Commissioner of the Department of Conservation and Recreation
- In office May 23, 2007 – January 5, 2011
- Preceded by: Stephen Burrington
- Succeeded by: Jack Murray (Acting) Edward M. Lambert, Jr.

Mayor of Westfield
- In office January 3, 1994 – May 23, 2007
- Preceded by: George Varelas
- Succeeded by: Charles Medeiros (Acting)

Personal details
- Born: January 18, 1959 (age 67) Great Barrington, Massachusetts, U.S.
- Party: Democratic
- Spouse: Lisa Sullivan
- Children: 3
- Education: Bates College (BA) Western New England University (JD)

= Rick Sullivan =

American politician

Richard K. "Rick" Sullivan, Jr. (born January 18, 1959) is an American politician who served as chief of staff to Governor Deval Patrick from 2014 to 2015. Before assuming the office, Sullivan was the former secretary of energy and environmental affairs of the Commonwealth of Massachusetts and former mayor of Westfield, Massachusetts.

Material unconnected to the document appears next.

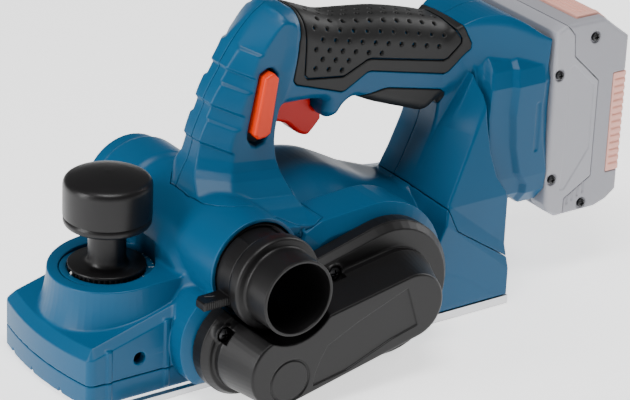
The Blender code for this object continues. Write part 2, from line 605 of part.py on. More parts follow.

Sullivan served as Mayor of Westfield from 1994 until 2007 when he was appointed commissioner of the Department of Conservation and Recreation. Under his leadership, the DCR completed several large-scale capital improvements, including a two-year, $21.3 million project at Mount Greylock State Reservation and a $9 million renovation of the visitor center at Georges Island in Boston. In 2011 he succeeded the departing Ian Bowles as Secretary of Energy and Environmental Affairs. In this position, Sullivan was in charge of implementing Governor Deval Patrick's solar, wind, biofuel, and energy efficiency initiatives as well as overseeing land-preservation efforts and the implementation of environmental laws and regulations. On May 22, Governor Patrick appointed Sullivan as his chief of staff for the remainder of his administration.

Sullivan is a graduate of Westfield High School and holds degrees from Bates College and Western New England School of Law.